Six years on, I am currently releasing the fifth edition of The Champagne Guide. I’m frequently asked why I write more about champagne than anything else. It goes without saying that I love the wine, the place, and its people. I am thrilled by the challenge of unraveling what is probably the most complex wine style in the world, and I love the chase of discovering the real story behind the wines of its most guarded brands.
Of all the world’s most famous and celebrated wines, less is written about champagne than any other. There is no beverage that speaks of celebration more universally than champagne, traversing cultures and languages to toast everything from christenings to coronations. Of Europe’s most highly prized benchmarks, none is more readily available and more affordable across the globe than champagne. There is much to celebrate, much that champagne’s eager drinkers are thirsty to learn, and I count it a great privilege to bring the real stories of this enchanting place to the world, but there’s a more important reason. Wine is about connecting people, about bringing people together and building relationships. And champagne does that better than any other wine.
GK: Tell us about the research you had to accomplish to produce the Champagne Guide.
There is something of a ‘thrill of the chase’ in researching champagne quite unlike any other wine. For me, the key to communicating with champagne is to unearth and demystify the people, the places and the processes that define every cuvée as unique. To understand the soils, the slopes, the climate, the grapes, the winemaking, the aging and the personalities of each of the characters who craft every detail of this long and convoluted process. The challenge and the chase come because volunteering these details is not traditionally the way of the Champenois. Every year I fight my way through the froth and bubble of the most overmarketed wine region in the world. These are a guarded folk, and their promotions and communication have long circled around glamorous estates, illustrious histories, elaborate packaging, fabricated prestige, gushing rhetoric, stratospheric pricing, flirtations with royalty, sightings with supermodels, or websites with more animated glitz that you can point a cursor at!
These trite campaigns do little to communicate what makes a house style or a particular cuvée unique. My readers don’t have time or finances to taste every champagne to decide what they’ll drink, so it is my responsibility to communicate what every cuvée tastes, smells and feels like so they can quickly decide if might suit their taste and prove worthy of their investment.
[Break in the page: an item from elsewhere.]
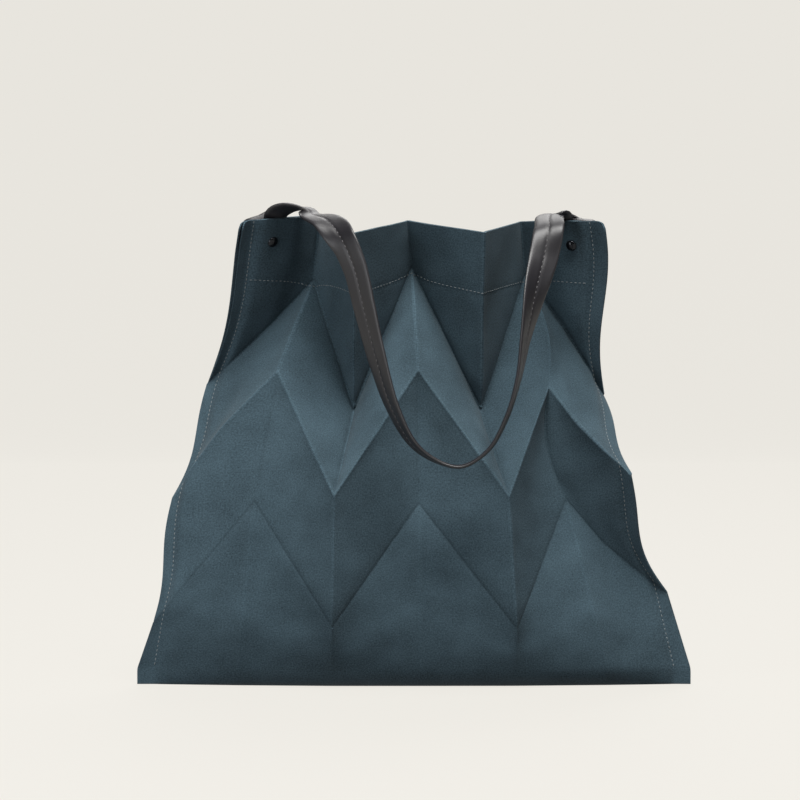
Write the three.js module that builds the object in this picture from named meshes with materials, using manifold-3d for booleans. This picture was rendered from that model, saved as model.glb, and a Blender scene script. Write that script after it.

It has taken years and countless visits to build relationships with the key houses and growers and for them to build the confidence to confide in me the real stories of their vineyards, their cuveries, and their cellars, to unlock the minute details that make their cuvées unique. And over the seven years since this has been my focus, it’s been encouraging to see the region beginning to open up. Back labels, web sites, and brochures are much more informative now than they have ever been, as houses appreciate that an ever more educated world of champagne lovers is thirsty to lap up this detail.
GK: You are promoting Tasmanian as well, tell us about that and how Tasmanian is connected.
I have long loved Tasmanian sparkling, though I haven’t lived there since I was four years old, I was born in Australia’s little, southerly island state, I’ve returned there in recent times to film harvest for a television series, and I’ve watched its wine industry come of age in recent years.
After champagne became a special focus, I was approached by James Halliday to write the sparkling reviews for his Australian Wine Companion, the most important annual Australian wine guide. In recent years, I have also published my own Australian Sparkling Report, a comprehensive review of 500 Australian sparkling wines of all kinds, free to download at www.tysonstelzer.com/articles
Across my tastings year after year, Tasmania confidently reaffirms its place as Australia’s sparkling capital. Australia’s isolated, cool, southerly island state is privileged to a marginal and challenging climate well suited to premium sparkling growing. Its significance at the pinnacle of Australian sparkling cannot be overstated. Most parts of mainland Australia are warmer and sunnier than northern Europe and consequently not well suited to producing great white or rosé sparkling wines. Climate change is only serving to exacerbate this situation. Tasmania ascends to ever greater sparkling heights with each passing year. In Australian capital city wine show history, no sparkling wine has ever eclipsed all still and fortified wines to win champion wine of show.
Until now. Over the past two years, Tasmanian sparklings have been awarded the highest recognition in top Australian wine shows not once but four times, winning the trophies for the Best Wine of Show in The National Wine Show in Canberra, The Sydney Royal Wine Show, The Royal Queensland Wine Show and The National Cool Climate Wine Show. Tasmanian sparkling has finally come of age, and in the wake of such tremendous domestic success, it’s time for Australia to unveil its finest fizz on the world stage. This is the reason that I am traveling to New York this month to not only launch the new edition of The Champagne Guide but to showcase an invitation-only selection of my favorite Tasmanian sparkling producers, both the famous names and the smallest boutiques.